As the WSJ reports, “the deal caps the end of an era.”
Time, whose namesake Time magazine hit the newsstands in March 1923, emerged as one of the country’s great journalistic enterprises, shaping both the political and cultural landscapes. But in recent years, the magazine publisher lost ground as a shift among readers to digital platforms cut into traditional print revenue and a new generation of online rivals emerged.
Like most other legacy media outlets, Time has been trying to transform itself from a print to a digital media business in the face of successive years of declining revenues but has been shackled with a $1.2bn long-term debt burden. The $2.8bn deal value includes assumption of Time Inc’s debt. The company has been making sweeping cost cuts, eliminating 300 jobs, cutting back the circulation and frequency of some of its best-known magazines, and attempting to sell its UK magazines division. Time Inc. has also been investing in online video and branded content and even a subscription services for pet owners, yet its print magazine circulation and advertising still account for about two-thirds of total revenue. In the first nine months of the year, magazine revenue dropped 17% to $1.3 billion. Time Inc. claims 30 million print subscribers, although that sounds like the fakest news yet. Time expects to generate about $1 billion this year in nonmagazine revenue.
Time has struggled to find a path to growth since its spinoff from Time Warner in 2014. The publisher’s shares lost more than a third of their value, even as Time has cut traditional jobs while adding digital staffers, reorganized its ad sales and scaled back the circulation and frequency of some titles. As the FT adds:
“Time Inc’s 3½-year run as a standalone publisher has been rocky. It has been hard hit by the erosion of print and has not recorded revenue growth over the past six years. A strategic reorganisation aimed at growing digital revenues and reaching a wider audience has shown some progress, but has been overshadowed by the woes of its traditional magazine business, where revenues have dropped 14 per cent from a year ago.”
Time’s new owner, Iowa-based Meredith, publishes monthly magazines aimed at women, including Better Homes & Gardens, Martha Stewart Living and Family Circle, and has long coveted Time titles such as People and InStyle. It has tried and failed to reach a deal twice before. In 2013, talks with Time Warner, which then owned Time Inc, fell apart and the publisher was spun off as an independent company.

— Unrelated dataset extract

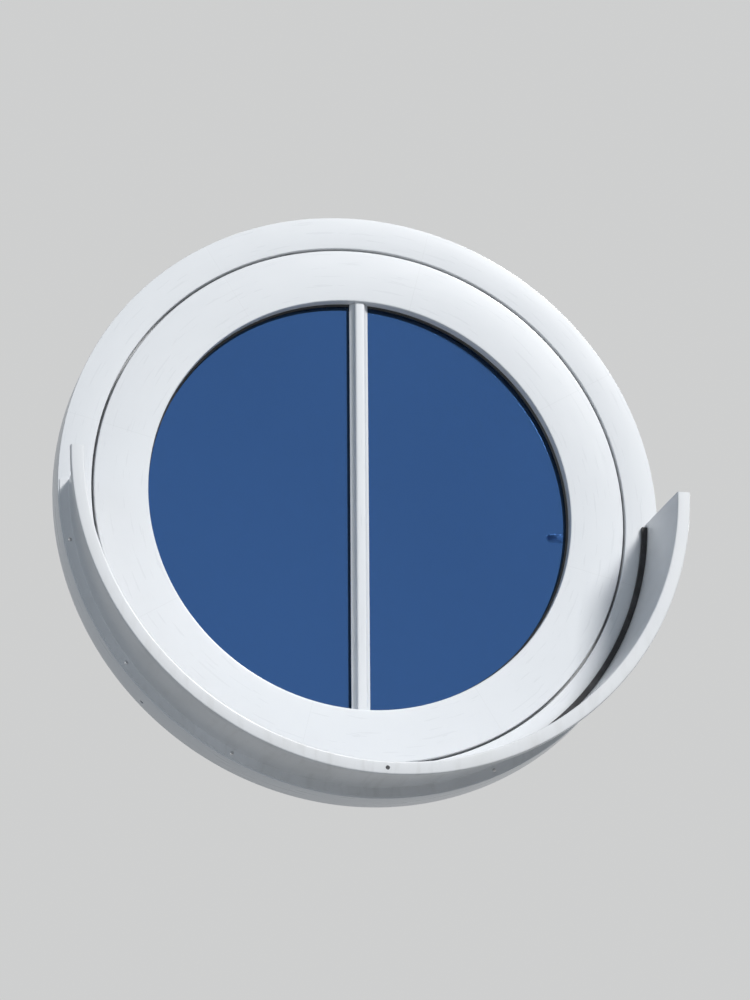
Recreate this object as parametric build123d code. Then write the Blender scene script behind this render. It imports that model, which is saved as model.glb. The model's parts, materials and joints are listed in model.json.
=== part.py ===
# Round porthole window: a white painted timber sash that opens inwards in a round timber frame,
# a half-round aluminium sill with a drip lip in front, and the locking gear, hinges and handle inside.
#
# Millimetres. X to the right as seen from outside, Y into the building, Z up.
# The origin is the centre of the window at the outer face of the frame.
# Angles on the window are counted from +X towards +Z, as seen from outside.

import os
from math import acos, cos, degrees, pi, radians, sin, sqrt, tan

from build123d import *

# Driving dimensions

# Daylight opening and the rings round it
sight_radius = 430.0            # visible glass
sash_face_width = 108.5         # outer face of the sash
seam_gap = 5.0                  # dark seam between sash and frame
frame_face_width = 66.5         # outer face of the frame
frame_depth = 62.0

# Closing edge between frame and sash
stop_depth = 22.0               # thickness of the frame's outer leg
stop_gap = 4.0                  # room for the frame gasket
sash_shoulder = 11.5            # step of the sash behind its outer leg
rebate_air = 12.0               # room for the locking gear
leaf_overlap = 8.0              # how far the sash laps over the frame inside
leaf_gap = 2.0                  # frame's inner face to the leaf
leaf_thickness = 16.0
arris = 2.0                     # bevel on the timber edge round the glass

# Glazing
leg_thickness = 20.0            # timber in front of the glass
seal_thickness = 3.0
seal_width = 14.0
seal_reveal = 4.0               # part of the seal that shows round the glass
pane_thickness = 4.0
cavity = 16.0
edge_cover = 14.0               # how far the glass reaches behind the timber
block_thickness = 5.0           # setting blocks round the glass
block_length = 100.0
block_angles = (0.0, 60.0, 120.0, 180.0, 248.0, 292.0)
spacer_width = 9.7
bead_slope = 9.0

# Glazing bars
bar_width = 37.0
bar_face = 15.0
bar_height = 18.0
bar_edge = 4.0
bar_hollow = 17.0               # radius of the hollow sides
spacer_bar_width = 24.0

# Gasket, a lip that leans on the sash's shoulder
gasket_base = 5.2

# Sill
sheet = 2.0
sill_reach = 192.0              # from the frame's face to the back of the lip
sill_setback = 23.5             # frame's edge to the trough
sill_fall = 6.5                 # drop of the trough from back to front
lip_width = 26.0
lip_return = 12.0
sill_flange = 20.0
joint_tape_width = 10.8
joint_tape_thickness = 8.0
joint_tape_end = 1.0            # degrees from each end of the sill

# Locking gear
rail_width = 16.0
rail_thickness = 2.5
rail_inset = 0.5                # rail below the sash's edge
rail_half_angle = 70.0
groove_clearance = 0.3
groove_end_room = 2.0           # degrees past the rail at each end of its travel
gear_module = 1.5
pinion_teeth = 16
pinion_width = 10.0
pressure_angle = 20.0
flank_steps = 2                 # straight pieces in one side of a tooth
backlash = 0.24
rack_teeth_behind = 6
rack_teeth_ahead = 2
rack_inset = 1.0                # the rack is narrower than the pinion by this on each side
rack_back_steps = 8             # straight pieces in the rack's back, which is inside the rail
handle_turn = 90.0
case_wall = 2.0
case_clearance = 1.0            # between the pinion and the case
case_end_room = 1.5
cam_angles = (-58.0, 0.0, 58.0)
cam_shank = 3.0
cam_head = 5.0
cam_head_thickness = 2.5
cam_head_gap = 1.0              # between a cam's head and the keep's plate
keep_plate = 2.5
keep_half_length = 30.0
keep_front = 11.0               # plate in front of the cams
keep_back = 16.0                # plate behind the cams
keep_wall = 4.0
keep_clearance = 0.6
keep_lip = 3.5
keep_sash_gap = 1.5             # between the hooked wall and the sash
keep_entry = 2.0                # between a cam at rest and the hooked wall
keep_end_step = 0.2             # degrees that the wall stops short of the plate's end
keep_weld = 0.5                 # the wall's root in the plate

# Handle
handle_inset = 25.0             # handle axis from the sash's edge
spindle = 7.0
hub_radius = 6.0
hub_clearance = 1.0             # round the hub, in the sash and the rose's base
running_fit = 0.05
rose_width = 30.0
rose_length = 68.0
rose_thickness = 12.0
rose_wall = 2.0
rose_base_thickness = 4.0
rose_bevel = 2.0
neck_radius = 9.0
neck_clearance = 0.1
neck_gap = 1.0                  # between the neck and the rose's base
lever_height = 46.0             # middle of the grip above the sash
lever_reach = 112.0
lever_width = 20.0
lever_tip_width = 16.0
lever_thickness = 12.0
lever_bevel = 2.5
socket_depth = 16.0             # spindle in the lever's neck

# Hinges
barrel_radius = 7.5
barrel_gap = 0.5                # barrel to the frame's inner face
barrel_side_gap = 2.5           # barrel to the sash's edge
knuckle_length = 40.0
knuckle_gap = 0.3
hinge_heights = (-90.0, 90.0)
hinge_pin_radius = 4.0
hinge_pin_reach = 30.0          # pin in each knuckle
pin_end_room = 1.0              # above the pin, in the sash's knuckle
hinge_fit = 0.06
wing_thickness = 2.5
frame_wing = 12.0               # plate on the frame, out from the hinge axis
sash_wing = 45.0                # plate on the sash, in from the hinge axis
wing_web = 5.0

# Clearance and fixing holes
slip = 0.3                      # round pieces that seat in one another stand this far apart
past = 1.0                      # cutting shapes run this far past what they cut
fixing_hole_radius = 4.0
fixing_hole_count = 4

# Worked-out dimensions

sash_radius = sight_radius + sash_face_width
frame_inner_radius = sash_radius + seam_gap
frame_radius = frame_inner_radius + frame_face_width
body_radius = sash_radius + sash_shoulder
rebate_radius = body_radius + rebate_air
leaf_radius = rebate_radius + leaf_overlap
shoulder_depth = stop_depth + stop_gap
leaf_front = frame_depth + leaf_gap
sash_depth = leaf_front + leaf_thickness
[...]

Stephen Lacy, Meredith’s chairman and chief executive, said the combined company will be able to reach almost 200 million consumers across all platforms, including digital. “The vision is the absolute premiere media company in the country with premium branded content on every platform,” Mr. Lacy said in an interview. “We’re very excited to bring these businesses together.” Lacy said he has never met with the Koch brothers. “They won’t have a seat on the board of which I chair,” he added.

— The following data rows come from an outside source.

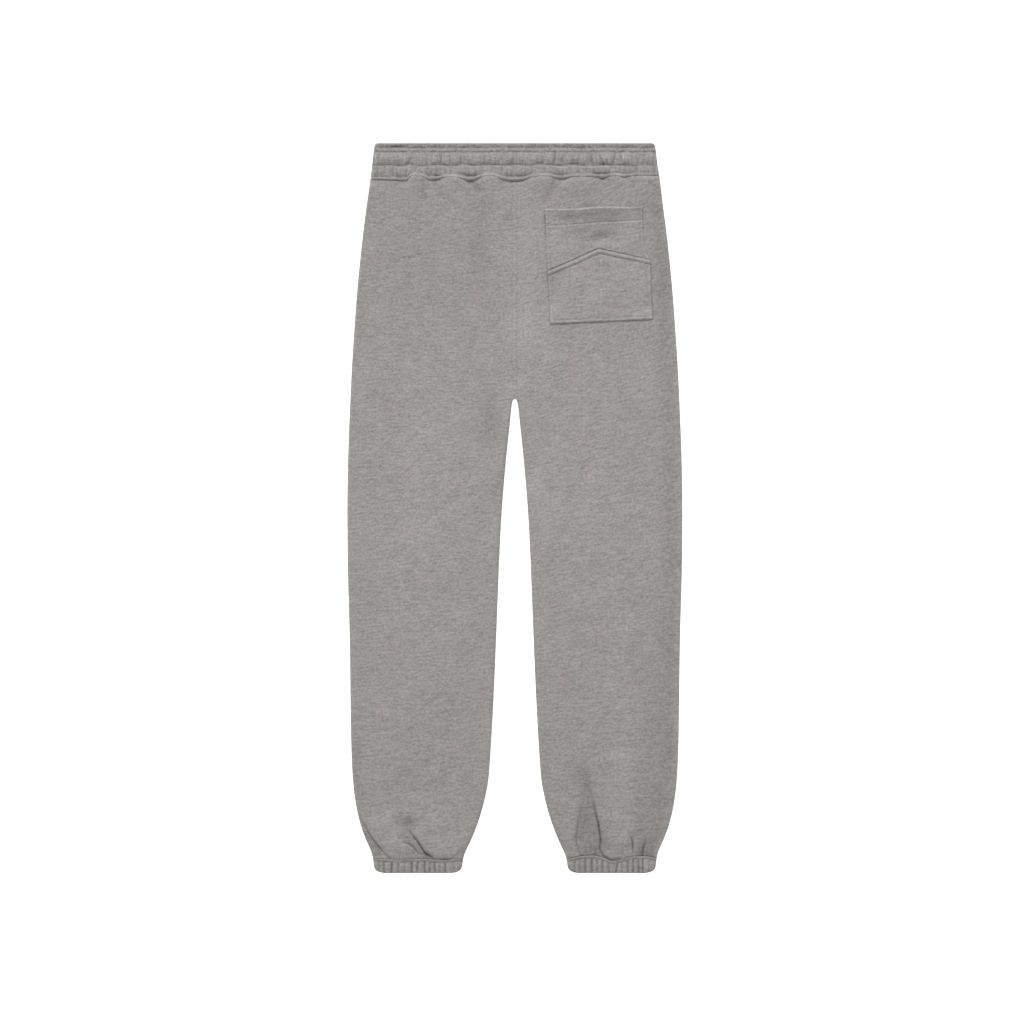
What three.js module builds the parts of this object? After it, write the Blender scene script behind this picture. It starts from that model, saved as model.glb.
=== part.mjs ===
// Grey fleece jogger sweatpants that lie flat on their front, with the seat and its patch pocket up.
// Millimetres, +Z up, +Y towards the waistband. The origin is under the garment's middle, on the
// surface that it lies on. "down" runs from the waistband's top edge to the bottom of the hems, "x"
// runs from the centre line, and "leg" is -1 for the leg at -X and 1 for the leg at +X.

import * as THREE from "three";

// Driving sizes.
const LENGTH = 1022; // the waistband's top edge to the bottom of the hems
const CLOTH = 2; // brushed fleece
const CASING = 3.6; // fleece folded round an elastic
const SEAM_GAP = 0.3; // between pieces that are sewn together
const ROLL = 5.5; // how far in from a folded edge the cloth becomes level
const CROTCH = 358; // down to the fork of the legs
const FORK_BLEND = 12; // how far below the fork the inseam becomes a folded edge
const DEEPEST_CREASE = 3; // the back's cloth then nearly touches the front's
const CROWN = 0.6; // how much higher the middle of a leg lies than its sides
const WAIST_HEIGHT = 8.8; // front and back of the waistband together, between its puffs
const HEM_HEIGHT = 8.6; // front and back of a hem together
const RIM = 1.6; // how far a casing's edge is rounded
const LEG_COLUMNS = 19; // strips of the mesh across the back of a leg

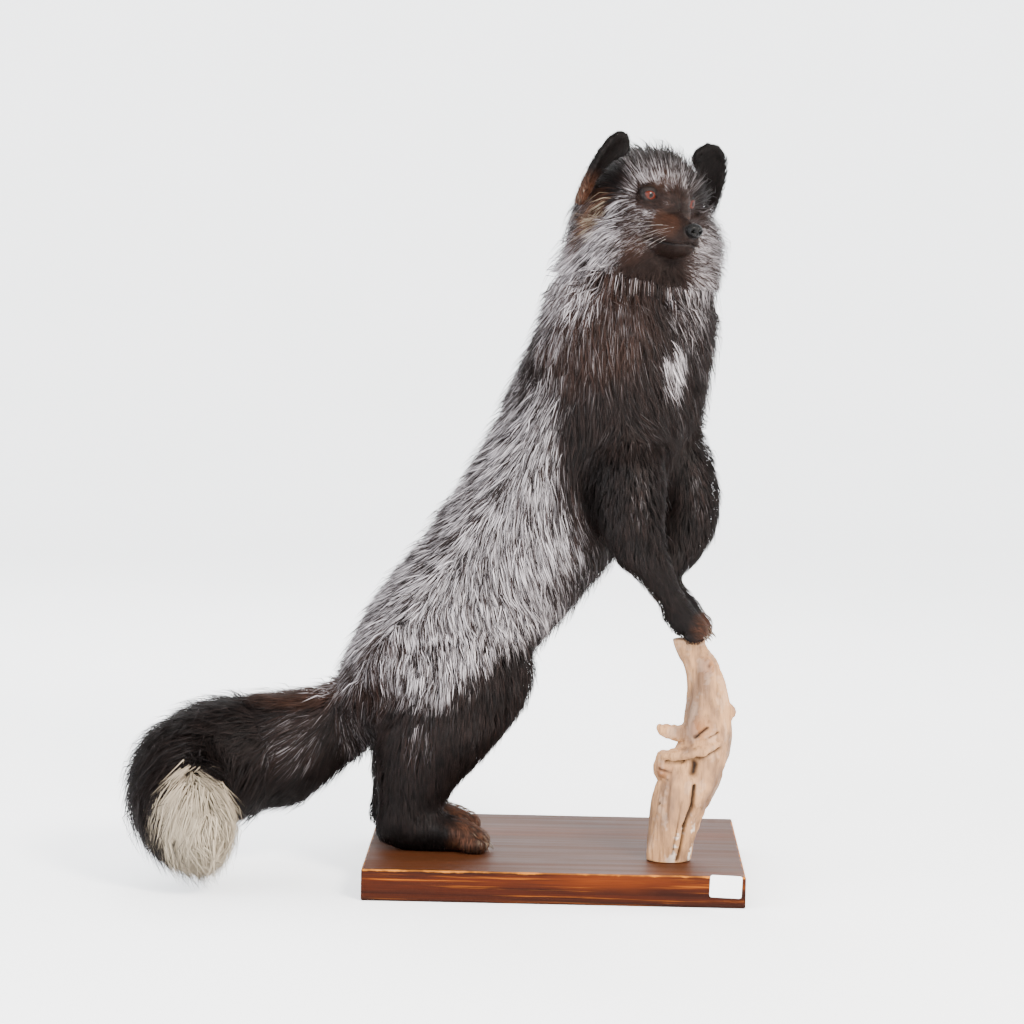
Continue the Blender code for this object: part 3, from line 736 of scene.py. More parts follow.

Meredith’s own magazine revenue has slipped slightly, but it has somewhat of a buffer thanks to its ownership of local television stations. For the fiscal year ended June 30, revenue at its magazine group fell 2% to $1.08 billion, while its TV station group saw revenue rise 15% to $630 million.
Few in the magazine industry have been spared the downturn in print and difficulties of building a sustainable digital business. Condé Nast, the owner of Vanity Fair and Vogue, is slashing budgets and staff; Vanity Fair’s new editor has been tasked with trimming its costs by 30 per cent. Rolling Stone, the iconic rock-and-roll magazine, is being sold by its founder.
As the WSJ concludes, for Time CEO Rich Battista, the sale may be bittersweet. Soon after he took the reins in September 2016, Time found itself the target of several interested buyers, and then a sale process dragged on for months with no deal. While Mr. Battista has emphasized the company’s digital efforts and ramped up the production of TV programming and video, he had relatively little time to shift Time toward a more robust digital future.
“As a publicly traded company, and one operating in such a dynamic industry as media, we know circumstances can change quickly,” Mr. Battista said in a memo to employees. “Meredith presented us with an opportunity to combine companies to create even greater scale and financial flexibility.”
Finally, in light of the animosity between the Koch’s and Trump, the president can forget being Time man of the year for 2017 or as long as the billionaires are de facto in charge.